Problem description:
Scan the lines below for the string "manifold" and copy every one that has it.

Records with modeling code
— begin —
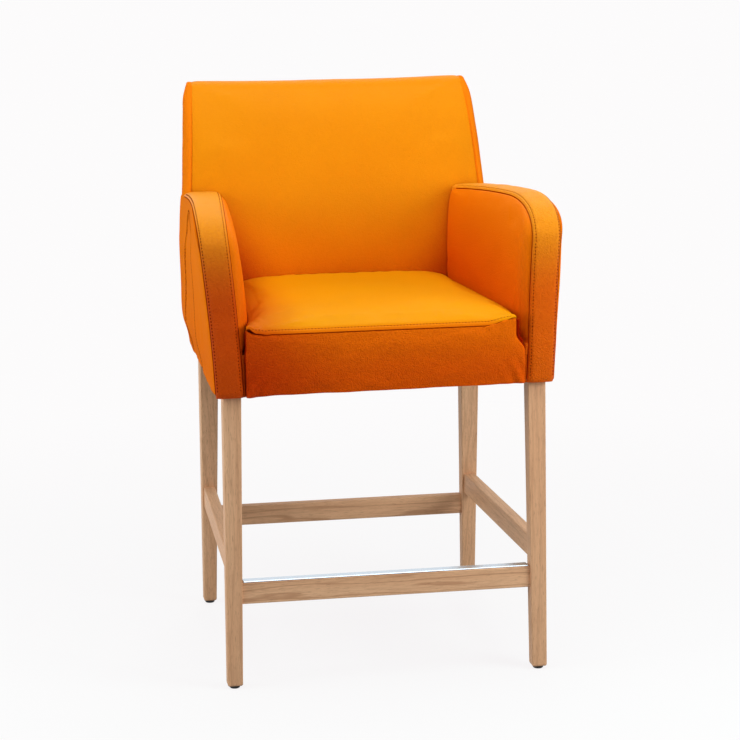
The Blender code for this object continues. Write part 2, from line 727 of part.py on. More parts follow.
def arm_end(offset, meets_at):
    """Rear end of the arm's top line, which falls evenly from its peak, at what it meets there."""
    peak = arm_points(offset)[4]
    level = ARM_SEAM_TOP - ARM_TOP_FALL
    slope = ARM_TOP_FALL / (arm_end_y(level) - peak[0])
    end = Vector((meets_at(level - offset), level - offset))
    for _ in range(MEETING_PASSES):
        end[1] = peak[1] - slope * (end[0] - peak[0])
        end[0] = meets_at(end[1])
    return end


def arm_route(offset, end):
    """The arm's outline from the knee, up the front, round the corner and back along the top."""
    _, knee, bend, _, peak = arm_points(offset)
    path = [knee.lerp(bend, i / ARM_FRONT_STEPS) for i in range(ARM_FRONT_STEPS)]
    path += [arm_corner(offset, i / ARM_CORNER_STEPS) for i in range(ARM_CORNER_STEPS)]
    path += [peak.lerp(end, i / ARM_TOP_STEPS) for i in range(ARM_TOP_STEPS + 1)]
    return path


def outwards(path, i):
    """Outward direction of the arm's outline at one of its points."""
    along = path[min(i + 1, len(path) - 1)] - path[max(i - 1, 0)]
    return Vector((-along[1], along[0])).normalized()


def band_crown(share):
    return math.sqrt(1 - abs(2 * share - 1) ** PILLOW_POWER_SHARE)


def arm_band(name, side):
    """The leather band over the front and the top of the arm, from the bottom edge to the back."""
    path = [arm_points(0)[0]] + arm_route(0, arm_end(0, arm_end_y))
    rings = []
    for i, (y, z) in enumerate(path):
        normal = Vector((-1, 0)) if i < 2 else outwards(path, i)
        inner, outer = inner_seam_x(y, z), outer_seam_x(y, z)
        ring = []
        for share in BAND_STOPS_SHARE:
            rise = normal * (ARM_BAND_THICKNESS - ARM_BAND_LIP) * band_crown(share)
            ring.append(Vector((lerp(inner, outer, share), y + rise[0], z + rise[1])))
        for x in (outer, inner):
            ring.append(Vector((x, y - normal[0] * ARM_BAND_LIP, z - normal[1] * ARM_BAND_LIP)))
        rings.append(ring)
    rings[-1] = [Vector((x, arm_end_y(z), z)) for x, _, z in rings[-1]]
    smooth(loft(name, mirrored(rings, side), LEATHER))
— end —
— begin —
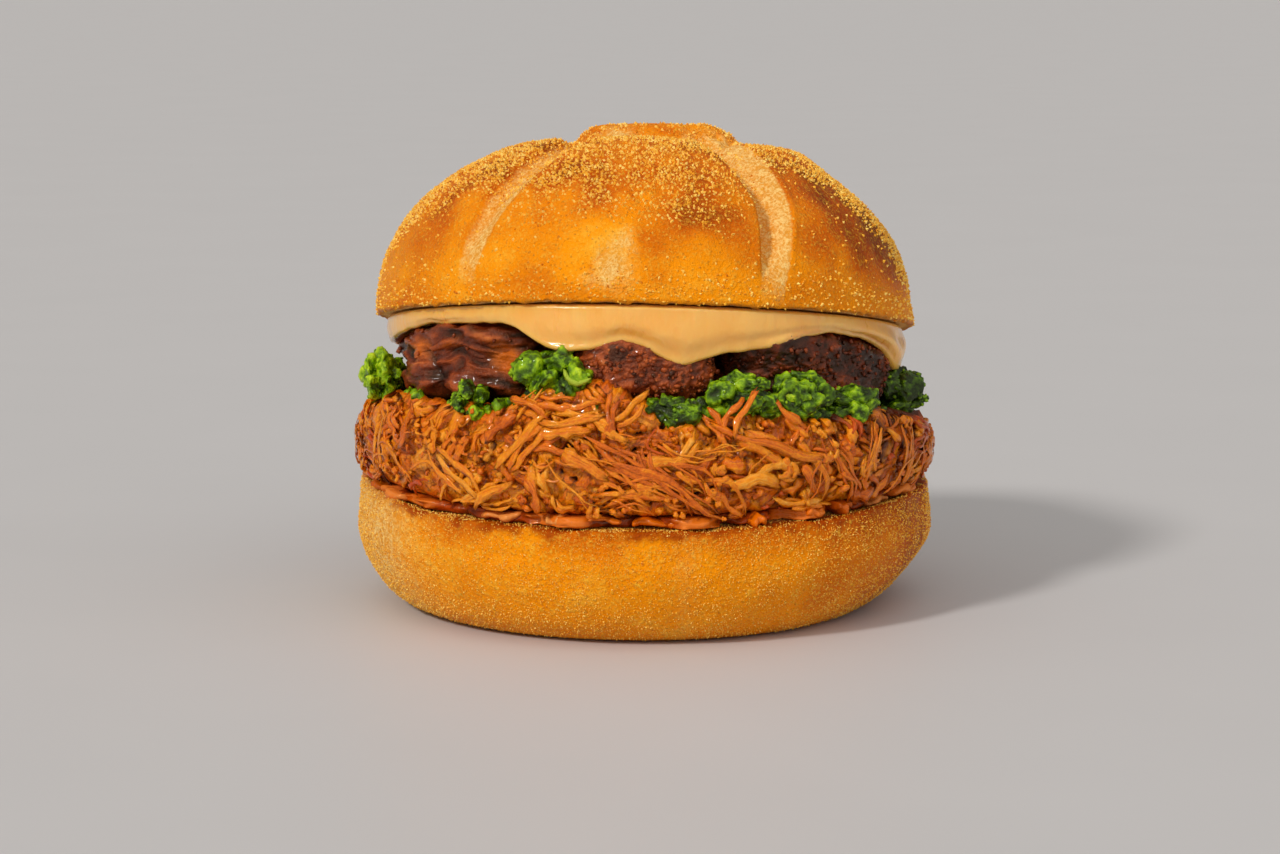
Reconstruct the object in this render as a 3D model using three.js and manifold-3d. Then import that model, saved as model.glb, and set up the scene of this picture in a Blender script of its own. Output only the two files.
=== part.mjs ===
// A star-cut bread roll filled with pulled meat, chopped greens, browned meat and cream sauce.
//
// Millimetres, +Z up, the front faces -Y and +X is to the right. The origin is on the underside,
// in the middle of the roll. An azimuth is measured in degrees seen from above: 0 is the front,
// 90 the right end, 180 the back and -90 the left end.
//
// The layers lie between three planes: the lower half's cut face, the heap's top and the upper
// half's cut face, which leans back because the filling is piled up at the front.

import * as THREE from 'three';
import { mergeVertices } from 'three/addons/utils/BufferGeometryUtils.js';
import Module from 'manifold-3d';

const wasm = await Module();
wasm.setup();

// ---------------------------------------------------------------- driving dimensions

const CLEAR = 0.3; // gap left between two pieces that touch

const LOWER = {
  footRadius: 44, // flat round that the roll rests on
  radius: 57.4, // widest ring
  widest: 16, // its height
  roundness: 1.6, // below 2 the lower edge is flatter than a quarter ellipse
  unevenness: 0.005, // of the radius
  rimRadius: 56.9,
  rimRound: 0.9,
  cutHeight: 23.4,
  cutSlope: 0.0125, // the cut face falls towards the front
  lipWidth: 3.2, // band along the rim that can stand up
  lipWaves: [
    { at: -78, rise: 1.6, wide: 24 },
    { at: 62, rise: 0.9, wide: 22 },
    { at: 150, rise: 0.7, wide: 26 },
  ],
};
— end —
Response for this exercise:
Reconstruct the object in this render as a 3D model using three.js and manifold-3d. Then import that model, saved as model.glb, and set up the scene of this picture in a Blender script of its own. Output only the two files.
import Module from 'manifold-3d';